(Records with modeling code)
-- START --

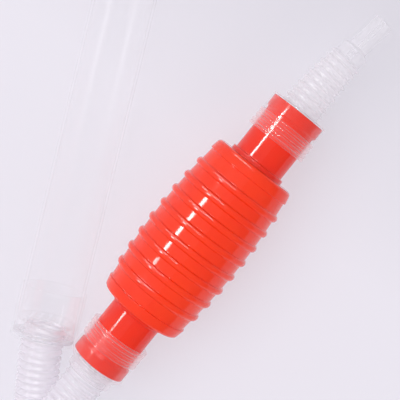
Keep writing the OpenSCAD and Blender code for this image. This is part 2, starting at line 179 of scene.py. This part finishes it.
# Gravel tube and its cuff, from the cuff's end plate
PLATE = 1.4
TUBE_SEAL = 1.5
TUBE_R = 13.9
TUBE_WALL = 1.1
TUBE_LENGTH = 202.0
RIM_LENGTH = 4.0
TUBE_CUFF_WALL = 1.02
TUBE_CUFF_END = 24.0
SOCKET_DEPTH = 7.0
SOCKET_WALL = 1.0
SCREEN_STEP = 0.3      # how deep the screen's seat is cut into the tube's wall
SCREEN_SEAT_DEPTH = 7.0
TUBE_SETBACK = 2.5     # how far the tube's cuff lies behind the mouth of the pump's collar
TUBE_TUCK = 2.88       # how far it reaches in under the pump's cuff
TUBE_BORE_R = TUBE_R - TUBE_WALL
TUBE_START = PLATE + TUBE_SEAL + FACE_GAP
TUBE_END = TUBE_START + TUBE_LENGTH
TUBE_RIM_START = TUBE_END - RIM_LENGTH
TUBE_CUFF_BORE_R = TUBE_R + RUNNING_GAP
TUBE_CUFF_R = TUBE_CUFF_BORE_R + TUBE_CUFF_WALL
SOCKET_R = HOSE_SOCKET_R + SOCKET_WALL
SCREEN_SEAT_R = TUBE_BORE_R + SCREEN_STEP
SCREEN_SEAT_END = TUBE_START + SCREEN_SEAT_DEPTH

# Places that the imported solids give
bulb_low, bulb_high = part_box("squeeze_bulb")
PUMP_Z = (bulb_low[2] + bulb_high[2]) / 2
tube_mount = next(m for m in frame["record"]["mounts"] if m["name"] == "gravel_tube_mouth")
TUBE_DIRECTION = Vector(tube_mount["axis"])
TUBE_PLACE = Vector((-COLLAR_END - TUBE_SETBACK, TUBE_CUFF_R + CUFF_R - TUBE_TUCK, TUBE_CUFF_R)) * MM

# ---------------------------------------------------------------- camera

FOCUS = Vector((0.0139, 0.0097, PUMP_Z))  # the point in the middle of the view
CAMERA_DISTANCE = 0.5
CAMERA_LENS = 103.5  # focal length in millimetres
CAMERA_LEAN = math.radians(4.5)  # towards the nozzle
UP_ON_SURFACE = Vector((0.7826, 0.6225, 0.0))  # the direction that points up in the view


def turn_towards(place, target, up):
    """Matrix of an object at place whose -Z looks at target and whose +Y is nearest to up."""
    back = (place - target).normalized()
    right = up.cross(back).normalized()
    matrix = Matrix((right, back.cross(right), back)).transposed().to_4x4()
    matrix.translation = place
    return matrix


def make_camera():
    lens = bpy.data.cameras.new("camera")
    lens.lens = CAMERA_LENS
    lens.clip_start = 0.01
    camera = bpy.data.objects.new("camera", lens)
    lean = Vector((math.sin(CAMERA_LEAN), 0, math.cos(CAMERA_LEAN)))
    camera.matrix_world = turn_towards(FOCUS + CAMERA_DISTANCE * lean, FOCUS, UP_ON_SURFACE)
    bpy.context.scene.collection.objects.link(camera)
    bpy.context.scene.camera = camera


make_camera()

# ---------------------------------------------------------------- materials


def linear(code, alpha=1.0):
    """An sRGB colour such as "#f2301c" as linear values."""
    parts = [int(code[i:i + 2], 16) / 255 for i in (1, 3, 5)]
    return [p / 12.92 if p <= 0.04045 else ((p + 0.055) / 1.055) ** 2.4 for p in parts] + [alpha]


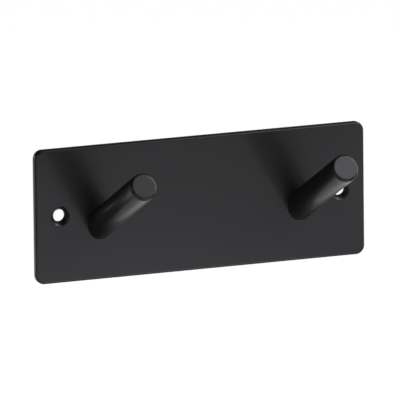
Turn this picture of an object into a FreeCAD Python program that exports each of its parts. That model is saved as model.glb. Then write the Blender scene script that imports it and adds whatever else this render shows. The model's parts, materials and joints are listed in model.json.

-- END --

▶ **Task instructions**
Write out the listing once more, matching it exactly.

▶ **Result of the task**
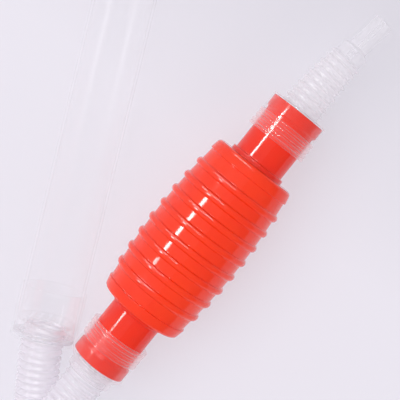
Keep writing the OpenSCAD and Blender code for this image. This is part 2, starting at line 179 of scene.py. This part finishes it.
# Gravel tube and its cuff, from the cuff's end plate
PLATE = 1.4
TUBE_SEAL = 1.5
TUBE_R = 13.9
TUBE_WALL = 1.1
TUBE_LENGTH = 202.0
RIM_LENGTH = 4.0
TUBE_CUFF_WALL = 1.02
TUBE_CUFF_END = 24.0
SOCKET_DEPTH = 7.0
SOCKET_WALL = 1.0
SCREEN_STEP = 0.3      # how deep the screen's seat is cut into the tube's wall
SCREEN_SEAT_DEPTH = 7.0
TUBE_SETBACK = 2.5     # how far the tube's cuff lies behind the mouth of the pump's collar
TUBE_TUCK = 2.88       # how far it reaches in under the pump's cuff
TUBE_BORE_R = TUBE_R - TUBE_WALL
TUBE_START = PLATE + TUBE_SEAL + FACE_GAP
TUBE_END = TUBE_START + TUBE_LENGTH
TUBE_RIM_START = TUBE_END - RIM_LENGTH
TUBE_CUFF_BORE_R = TUBE_R + RUNNING_GAP
TUBE_CUFF_R = TUBE_CUFF_BORE_R + TUBE_CUFF_WALL
SOCKET_R = HOSE_SOCKET_R + SOCKET_WALL
SCREEN_SEAT_R = TUBE_BORE_R + SCREEN_STEP
SCREEN_SEAT_END = TUBE_START + SCREEN_SEAT_DEPTH

# Places that the imported solids give
bulb_low, bulb_high = part_box("squeeze_bulb")
PUMP_Z = (bulb_low[2] + bulb_high[2]) / 2
tube_mount = next(m for m in frame["record"]["mounts"] if m["name"] == "gravel_tube_mouth")
TUBE_DIRECTION = Vector(tube_mount["axis"])
TUBE_PLACE = Vector((-COLLAR_END - TUBE_SETBACK, TUBE_CUFF_R + CUFF_R - TUBE_TUCK, TUBE_CUFF_R)) * MM

# ---------------------------------------------------------------- camera

FOCUS = Vector((0.0139, 0.0097, PUMP_Z))  # the point in the middle of the view
CAMERA_DISTANCE = 0.5
CAMERA_LENS = 103.5  # focal length in millimetres
CAMERA_LEAN = math.radians(4.5)  # towards the nozzle
UP_ON_SURFACE = Vector((0.7826, 0.6225, 0.0))  # the direction that points up in the view


def turn_towards(place, target, up):
    """Matrix of an object at place whose -Z looks at target and whose +Y is nearest to up."""
    back = (place - target).normalized()
    right = up.cross(back).normalized()
    matrix = Matrix((right, back.cross(right), back)).transposed().to_4x4()
    matrix.translation = place
    return matrix


def make_camera():
    lens = bpy.data.cameras.new("camera")
    lens.lens = CAMERA_LENS
    lens.clip_start = 0.01
    camera = bpy.data.objects.new("camera", lens)
    lean = Vector((math.sin(CAMERA_LEAN), 0, math.cos(CAMERA_LEAN)))
    camera.matrix_world = turn_towards(FOCUS + CAMERA_DISTANCE * lean, FOCUS, UP_ON_SURFACE)
    bpy.context.scene.collection.objects.link(camera)
    bpy.context.scene.camera = camera


make_camera()

# ---------------------------------------------------------------- materials


def linear(code, alpha=1.0):
    """An sRGB colour such as "#f2301c" as linear values."""
    parts = [int(code[i:i + 2], 16) / 255 for i in (1, 3, 5)]
    return [p / 12.92 if p <= 0.04045 else ((p + 0.055) / 1.055) ** 2.4 for p in parts] + [alpha]


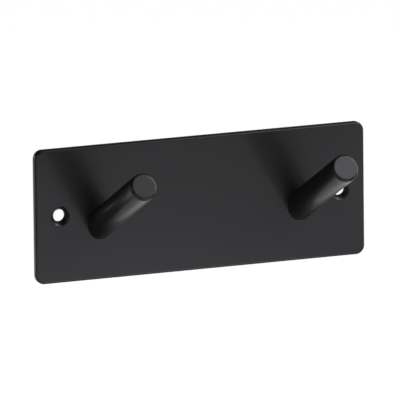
Turn this picture of an object into a FreeCAD Python program that exports each of its parts. That model is saved as model.glb. Then write the Blender scene script that imports it and adds whatever else this render shows. The model's parts, materials and joints are listed in model.json.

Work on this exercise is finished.